** Start of Material **
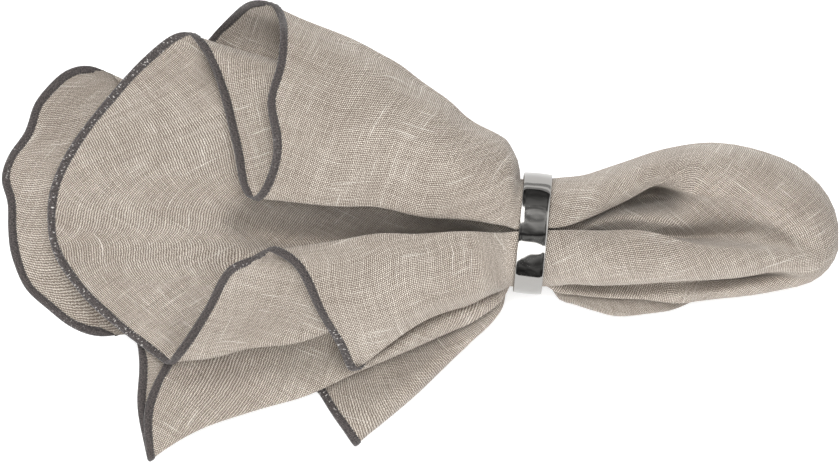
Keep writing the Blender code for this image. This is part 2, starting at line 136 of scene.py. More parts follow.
UPPER_SIDE = [
    Rib("valley", 0, (2, 26), (5, 20), (0, 7), (4, 15.8), (-136, 8, 12)),
    Rib("fan_1", 0, (6, 26.5), (9, 20), (6, 6.5), (16, 16), (-131, 28, 12.2)),
    Rib("fan_2", 0, (9, 28.3), (12.5, 21), (11, 5), (30, 16.3), (-112, 53, 13.6)),
    Rib("fan_edge", 6, (11, 30), (16.5, 23.5), (16.6, 3.5), (44, 18), (-86, 73.4, 16)),
    Rib("under_1", 0, (12.5, 31.3), (15, 27), (14.5, 9), (33, 21), (-76.5, 60, 18.5)),
    Rib("under_2", 0, (16, 32.6), (12.5, 29.5), (9.5, 14), (20, 23.5), (-69.3, 34, 22)),
    Rib("slit_edge", 6, (18.5, 33.6), (10.2, 32.5), (1.85, 18.2), (5.2, 29), (-62.5, 12.4, 25.5)),
    Rib("ridge_1", 0, (22, 34.5), (14, 37), (7.5, 18.1), (17, 33.5), (-54, 27, 31)),
    Rib("ridge_2", 0, (27, 31.5), (19, 35), (13.9, 13.9), (31, 36), (-53, 48, 35)),
    Rib("ridge_3", 0, (31, 25), (22.5, 28), (18, 7.8), (44, 32.5), (-49.5, 72, 33)),
    Rib("roll", 8, (32.7, 17), (23.5, 19.5), (19.6, 0.3), (52.5, 22), (-56, 84.6, 23.5)),
    Rib("inner_1", 0, (32.4, 14.6), (18, 17.3), (16, -0.5), (46, 14.2), (-70, 80, 11.5)),
    Rib("inner_2", 0, (31.8, 13), (12, 17), (10, -0.5), (32, 12.6), (-84, 62, 11.4)),
    Rib("pleat_1", 1.7, (31, 11.4), (6, 15.7), (3.5, -1.9), (10, 11.6), (-100, 14, 10.2)),
    Rib("ply_1", 0, (30.2, 9.9), (14, 14.4), (11, -3.2), (30, 10.6), (-112, 38, 9.4)),
    Rib("pleat_2", 1.7, (29.6, 8.4), (22, 13.2), (19, -4.5), (49, 9.7), (-100, 61.5, 8.5)),
    Rib("ply_2", 0, (28, 7.3), (14, 12), (11, -5.9), (30, 8.8), (-113, 36, 7.7)),
    Rib("pleat_3", 1.7, (26.5, 6.1), (6, 10.8), (3.5, -7.2), (12, 7.9), (-107, 12, 6.9)),
    Rib("ply_3", 0, (25.4, 4.9), (14, 9.5), (11, -8.6), (30, 7), (-115, 36, 6.1)),
    Rib("pleat_4", 1.7, (24.3, 3.7), (20.5, 8.3), (16.8, -10), (47, 6.1), (-102, 58.5, 5.3)),
    Rib("ply_4", 0, (22.6, 2.9), (13, 7), (10, -11.3), (28, 5.2), (-116, 34, 4.5)),
    Rib("pleat_5", 1.7, (20.8, 2.2), (6, 5.8), (3.5, -12.6), (14, 4.3), (-113, 10, 3.7)),
    Rib("ply_5", 0, (19.4, 1.4), (12, 4.5), (7.5, -13.4), (27, 3.3), (-100, 36, 3)),
    Rib("lobe_fold", 2.2, (18, 0.8), (16, 2.6), (12.0, -14.0), (38, 1.9), (-113, 57.5, 2.1)),
]

LOWER_SIDE = [
    Rib("lower_fan_1", 0, (0, 26.5), (2, 19.5), (-6, 6.5), (-8, 16), (-133, -11, 12)),
    Rib("lower_fan_2", 0, (-1.8, 28), (-2, 20.5), (-11, 5), (-17, 16.6), (-114, -33, 13)),
    Rib("lower_fan_edge", 6, (-3, 29.3), (-8, 22.5), (-16.6, 3.5), (-27, 18.4), (-93.5, -48.6, 14.5)),
    Rib("lower_under_1", 0, (-3.8, 30.3), (-6, 26), (-14.5, 9), (-20, 22), (-79.5, -28.5, 18)),
    Rib("lower_under_2", 0, (-4.4, 31.3), (-3, 29), (-9.5, 14), (-11, 25), (-70.8, -13.6, 22)),
    Rib("lower_slit_edge", 4.5, (-5, 32.4), (0.9, 32.2), (1.25, 18.2), (0.1, 30), (-57, -7, 26)),
    Rib("lower_ridge_1", 0, (-8, 33.6), (-4, 36.5), (-7.5, 18.1), (-8, 34), (-46, -13, 29)),
    Rib("lower_ridge_2", 0, (-12.5, 33), (-12, 36), (-13.9, 13.9), (-18, 34), (-38, -27, 28)),
    Rib("lower_ridge_3", 0, (-16, 30), (-18.5, 30), (-18, 7.8), (-27, 30), (-30, -41, 22)),
    Rib("lower_roll", 3, (-17.2, 27), (-19.8, 24), (-19.6, 0.3), (-31.5, 23), (-23.7, -51, 17)),
    Rib("lower_inner_1", 0, (-15.8, 23.5), (-15, 18.5), (-16, -0.5), (-29, 15), (-20, -38, 13.4)),
    Rib("lower_inner_2", 0, (-15.9, 21.8), (-10, 17.5), (-10, -0.5), (-18, 12.8), (-44, -30, 12.4)),
    Rib("lower_pleat_1", 1.7, (-16.6, 20.2), (-6, 16.3), (-3.5, -1.7), (-9, 11.8), (-72, -22, 10.8)),
    Rib("tail_1", 0, (-19, 18.8), (-14, 15), (-9, -3), (-22, 10.9), (-92.5, -46, 9.9)),
    Rib("tail_2", 0, (-21.6, 17), (-20, 15.9), (-14, -3.2), (-32, 10.9), (-99.5, -64, 9.7)),
    Rib("tail_fold", 1.9, (-23.8, 14), (-24.8, 14.6), (-19.1, -4.4), (-40, 9.7), (-97.5, -80, 8.5)),
    Rib("strip_1", 0, (-24.2, 12.3), (-20, 12.6), (-14, -5.8), (-32, 8.6), (-102.5, -63, 7.8)),
    Rib("strip_2", 0, (-24.2, 10.8), (-14, 12), (-9, -5.8), (-22, 8.6), (-104, -44, 8)),
    Rib("lower_pleat_2", 1.7, (-23.9, 9.2), (-6, 11), (-3.5, -7.1), (-10, 7.8), (-111, -18, 7.3)),
    Rib("lower_ply_1", 0, (-23.2, 7.7), (-17, 10), (-11, -8.4), (-28, 6.8), (-100, -30, 6.4)),
    Rib("lower_pleat_3", 1.7, (-22.5, 6.2), (-31.4, 8.2), (-17, -9.8), (-37.5, 6), (-84, -50, 5.6)),
    Rib("lower_ply_2", 0, (-21.3, 4.9), (-17, 6.9), (-11, -11.1), (-28, 5.1), (-98, -28, 4.7)),
    Rib("lower_pleat_4", 1.7, (-20, 3.8), (-6, 6.1), (-3.5, -12.2), (-12, 4.2), (-108, -16, 3.9)),
    Rib("side_1", 0, (-18.6, 2.8), (-13, 4.9), (-7, -13.5), (-26, 3.3), (-76, -37, 3.1)),
    Rib("side_2", 0, (-17, 1.9), (-20, 4.6), (-9.5, -13.4), (-42, 3.1), (-37, -58, 2.9)),
    Rib("side_fold", 1.9, (-15.4, 1.1), (-26, 3), (-12.0, -14.0), (-54.5, 1.9), (-23.5, -79.5, 1.8)),
]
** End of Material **
• _Set task_: Give the complete listing a second time, exactly as it reads.

• _Expected answer_:
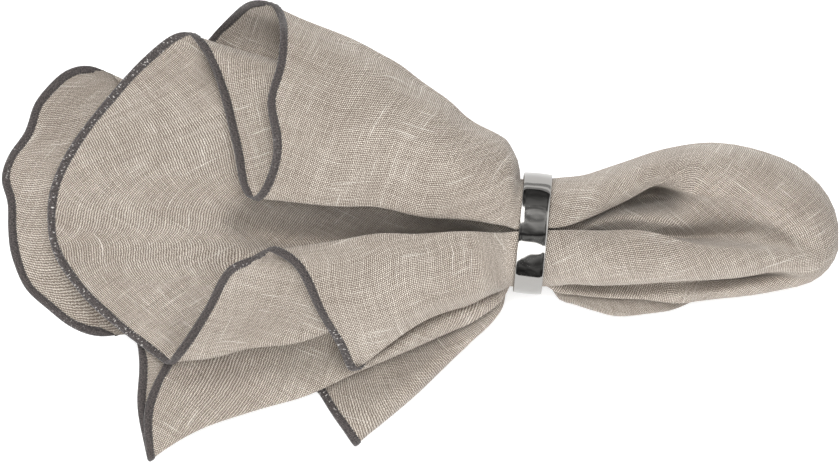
Keep writing the Blender code for this image. This is part 2, starting at line 136 of scene.py. More parts follow.
UPPER_SIDE = [
    Rib("valley", 0, (2, 26), (5, 20), (0, 7), (4, 15.8), (-136, 8, 12)),
    Rib("fan_1", 0, (6, 26.5), (9, 20), (6, 6.5), (16, 16), (-131, 28, 12.2)),
    Rib("fan_2", 0, (9, 28.3), (12.5, 21), (11, 5), (30, 16.3), (-112, 53, 13.6)),
    Rib("fan_edge", 6, (11, 30), (16.5, 23.5), (16.6, 3.5), (44, 18), (-86, 73.4, 16)),
    Rib("under_1", 0, (12.5, 31.3), (15, 27), (14.5, 9), (33, 21), (-76.5, 60, 18.5)),
    Rib("under_2", 0, (16, 32.6), (12.5, 29.5), (9.5, 14), (20, 23.5), (-69.3, 34, 22)),
    Rib("slit_edge", 6, (18.5, 33.6), (10.2, 32.5), (1.85, 18.2), (5.2, 29), (-62.5, 12.4, 25.5)),
    Rib("ridge_1", 0, (22, 34.5), (14, 37), (7.5, 18.1), (17, 33.5), (-54, 27, 31)),
    Rib("ridge_2", 0, (27, 31.5), (19, 35), (13.9, 13.9), (31, 36), (-53, 48, 35)),
    Rib("ridge_3", 0, (31, 25), (22.5, 28), (18, 7.8), (44, 32.5), (-49.5, 72, 33)),
    Rib("roll", 8, (32.7, 17), (23.5, 19.5), (19.6, 0.3), (52.5, 22), (-56, 84.6, 23.5)),
    Rib("inner_1", 0, (32.4, 14.6), (18, 17.3), (16, -0.5), (46, 14.2), (-70, 80, 11.5)),
    Rib("inner_2", 0, (31.8, 13), (12, 17), (10, -0.5), (32, 12.6), (-84, 62, 11.4)),
    Rib("pleat_1", 1.7, (31, 11.4), (6, 15.7), (3.5, -1.9), (10, 11.6), (-100, 14, 10.2)),
    Rib("ply_1", 0, (30.2, 9.9), (14, 14.4), (11, -3.2), (30, 10.6), (-112, 38, 9.4)),
    Rib("pleat_2", 1.7, (29.6, 8.4), (22, 13.2), (19, -4.5), (49, 9.7), (-100, 61.5, 8.5)),
    Rib("ply_2", 0, (28, 7.3), (14, 12), (11, -5.9), (30, 8.8), (-113, 36, 7.7)),
    Rib("pleat_3", 1.7, (26.5, 6.1), (6, 10.8), (3.5, -7.2), (12, 7.9), (-107, 12, 6.9)),
    Rib("ply_3", 0, (25.4, 4.9), (14, 9.5), (11, -8.6), (30, 7), (-115, 36, 6.1)),
    Rib("pleat_4", 1.7, (24.3, 3.7), (20.5, 8.3), (16.8, -10), (47, 6.1), (-102, 58.5, 5.3)),
    Rib("ply_4", 0, (22.6, 2.9), (13, 7), (10, -11.3), (28, 5.2), (-116, 34, 4.5)),
    Rib("pleat_5", 1.7, (20.8, 2.2), (6, 5.8), (3.5, -12.6), (14, 4.3), (-113, 10, 3.7)),
    Rib("ply_5", 0, (19.4, 1.4), (12, 4.5), (7.5, -13.4), (27, 3.3), (-100, 36, 3)),
    Rib("lobe_fold", 2.2, (18, 0.8), (16, 2.6), (12.0, -14.0), (38, 1.9), (-113, 57.5, 2.1)),
]

LOWER_SIDE = [
    Rib("lower_fan_1", 0, (0, 26.5), (2, 19.5), (-6, 6.5), (-8, 16), (-133, -11, 12)),
    Rib("lower_fan_2", 0, (-1.8, 28), (-2, 20.5), (-11, 5), (-17, 16.6), (-114, -33, 13)),
    Rib("lower_fan_edge", 6, (-3, 29.3), (-8, 22.5), (-16.6, 3.5), (-27, 18.4), (-93.5, -48.6, 14.5)),
    Rib("lower_under_1", 0, (-3.8, 30.3), (-6, 26), (-14.5, 9), (-20, 22), (-79.5, -28.5, 18)),
    Rib("lower_under_2", 0, (-4.4, 31.3), (-3, 29), (-9.5, 14), (-11, 25), (-70.8, -13.6, 22)),
    Rib("lower_slit_edge", 4.5, (-5, 32.4), (0.9, 32.2), (1.25, 18.2), (0.1, 30), (-57, -7, 26)),
    Rib("lower_ridge_1", 0, (-8, 33.6), (-4, 36.5), (-7.5, 18.1), (-8, 34), (-46, -13, 29)),
    Rib("lower_ridge_2", 0, (-12.5, 33), (-12, 36), (-13.9, 13.9), (-18, 34), (-38, -27, 28)),
    Rib("lower_ridge_3", 0, (-16, 30), (-18.5, 30), (-18, 7.8), (-27, 30), (-30, -41, 22)),
    Rib("lower_roll", 3, (-17.2, 27), (-19.8, 24), (-19.6, 0.3), (-31.5, 23), (-23.7, -51, 17)),
    Rib("lower_inner_1", 0, (-15.8, 23.5), (-15, 18.5), (-16, -0.5), (-29, 15), (-20, -38, 13.4)),
    Rib("lower_inner_2", 0, (-15.9, 21.8), (-10, 17.5), (-10, -0.5), (-18, 12.8), (-44, -30, 12.4)),
    Rib("lower_pleat_1", 1.7, (-16.6, 20.2), (-6, 16.3), (-3.5, -1.7), (-9, 11.8), (-72, -22, 10.8)),
    Rib("tail_1", 0, (-19, 18.8), (-14, 15), (-9, -3), (-22, 10.9), (-92.5, -46, 9.9)),
    Rib("tail_2", 0, (-21.6, 17), (-20, 15.9), (-14, -3.2), (-32, 10.9), (-99.5, -64, 9.7)),
    Rib("tail_fold", 1.9, (-23.8, 14), (-24.8, 14.6), (-19.1, -4.4), (-40, 9.7), (-97.5, -80, 8.5)),
    Rib("strip_1", 0, (-24.2, 12.3), (-20, 12.6), (-14, -5.8), (-32, 8.6), (-102.5, -63, 7.8)),
    Rib("strip_2", 0, (-24.2, 10.8), (-14, 12), (-9, -5.8), (-22, 8.6), (-104, -44, 8)),
    Rib("lower_pleat_2", 1.7, (-23.9, 9.2), (-6, 11), (-3.5, -7.1), (-10, 7.8), (-111, -18, 7.3)),
    Rib("lower_ply_1", 0, (-23.2, 7.7), (-17, 10), (-11, -8.4), (-28, 6.8), (-100, -30, 6.4)),
    Rib("lower_pleat_3", 1.7, (-22.5, 6.2), (-31.4, 8.2), (-17, -9.8), (-37.5, 6), (-84, -50, 5.6)),
    Rib("lower_ply_2", 0, (-21.3, 4.9), (-17, 6.9), (-11, -11.1), (-28, 5.1), (-98, -28, 4.7)),
    Rib("lower_pleat_4", 1.7, (-20, 3.8), (-6, 6.1), (-3.5, -12.2), (-12, 4.2), (-108, -16, 3.9)),
    Rib("side_1", 0, (-18.6, 2.8), (-13, 4.9), (-7, -13.5), (-26, 3.3), (-76, -37, 3.1)),
    Rib("side_2", 0, (-17, 1.9), (-20, 4.6), (-9.5, -13.4), (-42, 3.1), (-37, -58, 2.9)),
    Rib("side_fold", 1.9, (-15.4, 1.1), (-26, 3), (-12.0, -14.0), (-54.5, 1.9), (-23.5, -79.5, 1.8)),
]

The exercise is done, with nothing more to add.